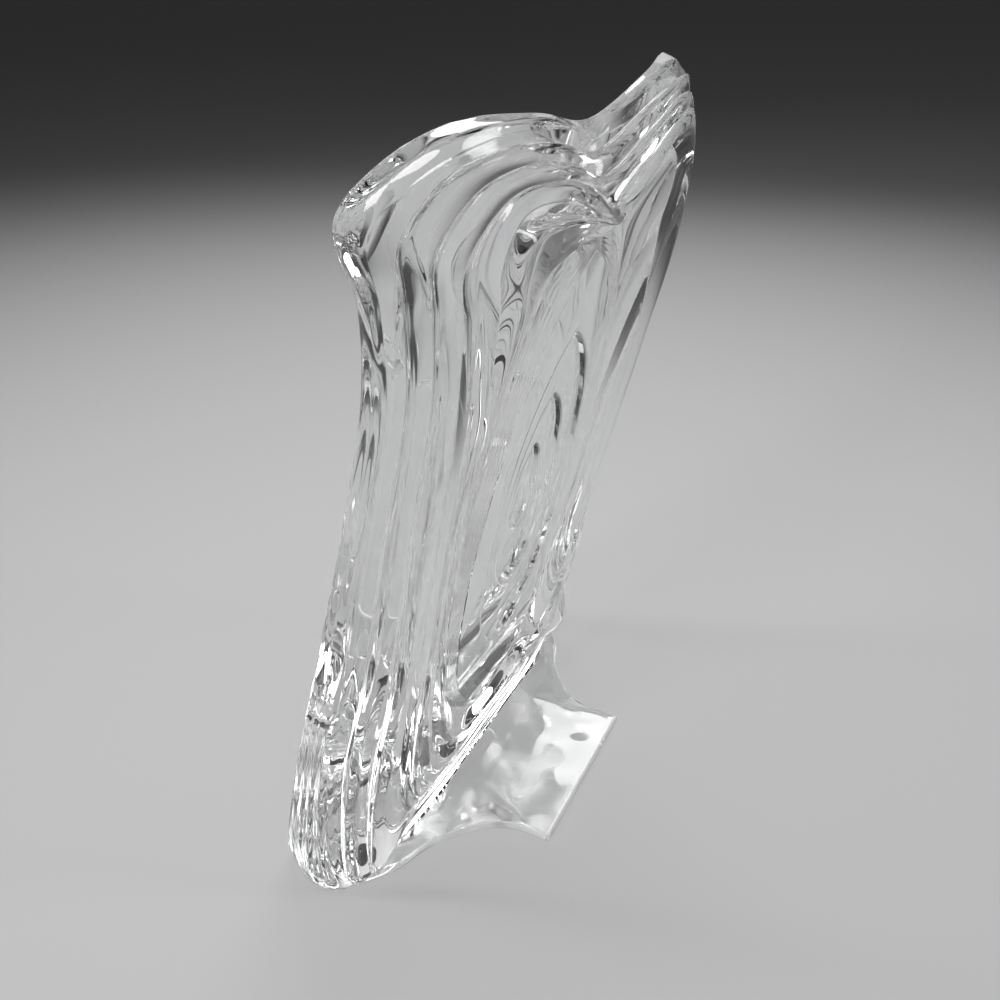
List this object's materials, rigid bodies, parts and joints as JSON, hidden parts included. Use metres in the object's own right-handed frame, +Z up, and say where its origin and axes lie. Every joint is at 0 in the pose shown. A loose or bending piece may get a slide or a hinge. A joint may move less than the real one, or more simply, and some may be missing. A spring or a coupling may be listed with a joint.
{
  "type": "crystal sculpture",
  "caption": "Clear crystal sculpture: a leaning heart-shaped body of stepped leaves round a terraced bowl, standing on a tongue-shaped foot.",
  "frame": {"origin": "on the floor, under the middle of the bounding box", "axes": "+Z up, +X forwards to the bowl and the foot, +Y to one wing; the two wings mirror each other across the XZ plane"},
  "size_m": [0.0802, 0.2104, 0.2401],
  "materials": {
    "crystal_body": "polished, clear",
    "crystal_medallion": "polished, clear",
    "crystal_foot": "polished, slightly milky on top"
  },
  "bodies": {
    "root": {"back_plate": "crystal_body", "second_leaf": "crystal_body", "third_leaf": "crystal_body", "fourth_leaf": "crystal_body", "bowl_frame": "crystal_body", "medallion_outer_ring": "crystal_medallion", "medallion_middle_ring": "crystal_medallion", "medallion_inner_ring": "crystal_medallion", "medallion_centre": "crystal_medallion", "foot": "crystal_foot"}
  },
  "joints": []
}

....

WORK TO COMPLETE —
Go through the listing and copy all of it exactly.

SOLUTION TO THIS EXERCISE —
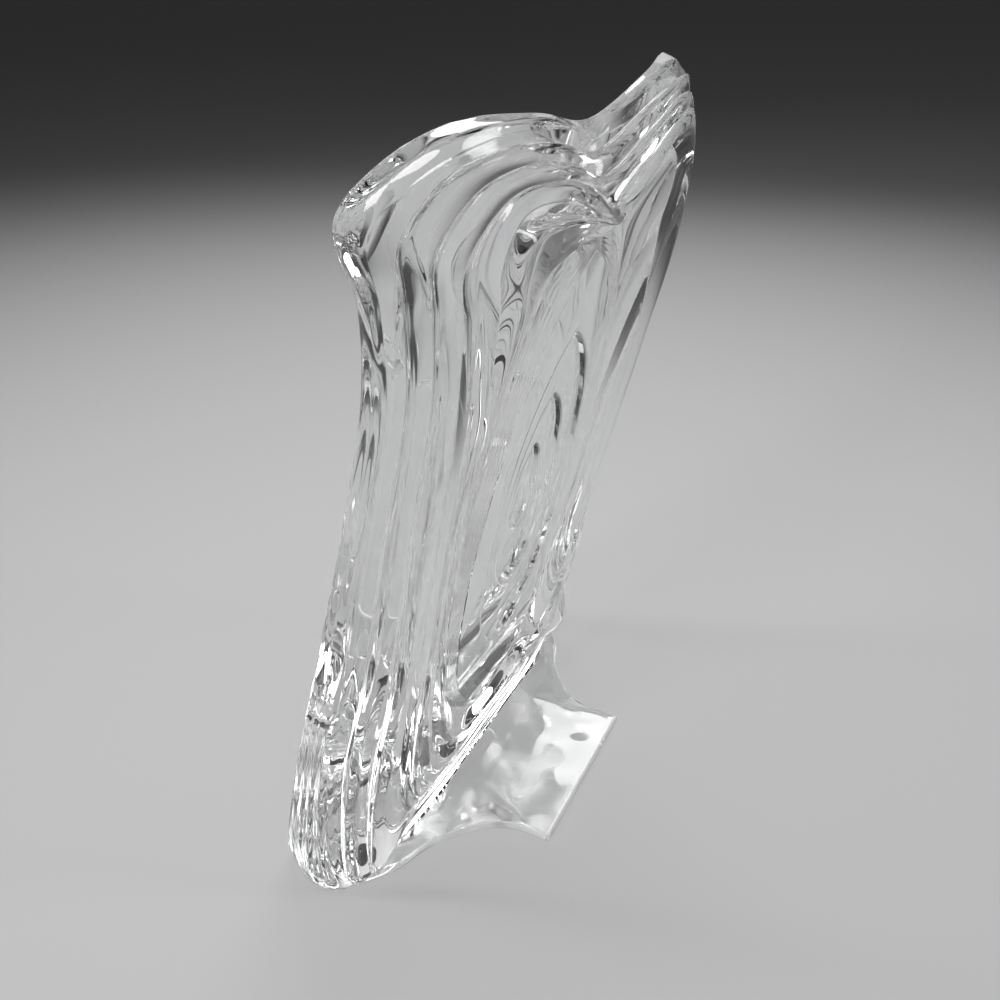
List this object's materials, rigid bodies, parts and joints as JSON, hidden parts included. Use metres in the object's own right-handed frame, +Z up, and say where its origin and axes lie. Every joint is at 0 in the pose shown. A loose or bending piece may get a slide or a hinge. A joint may move less than the real one, or more simply, and some may be missing. A spring or a coupling may be listed with a joint.
{
  "type": "crystal sculpture",
  "caption": "Clear crystal sculpture: a leaning heart-shaped body of stepped leaves round a terraced bowl, standing on a tongue-shaped foot.",
  "frame": {"origin": "on the floor, under the middle of the bounding box", "axes": "+Z up, +X forwards to the bowl and the foot, +Y to one wing; the two wings mirror each other across the XZ plane"},
  "size_m": [0.0802, 0.2104, 0.2401],
  "materials": {
    "crystal_body": "polished, clear",
    "crystal_medallion": "polished, clear",
    "crystal_foot": "polished, slightly milky on top"
  },
  "bodies": {
    "root": {"back_plate": "crystal_body", "second_leaf": "crystal_body", "third_leaf": "crystal_body", "fourth_leaf": "crystal_body", "bowl_frame": "crystal_body", "medallion_outer_ring": "crystal_medallion", "medallion_middle_ring": "crystal_medallion", "medallion_inner_ring": "crystal_medallion", "medallion_centre": "crystal_medallion", "foot": "crystal_foot"}
  },
  "joints": []
}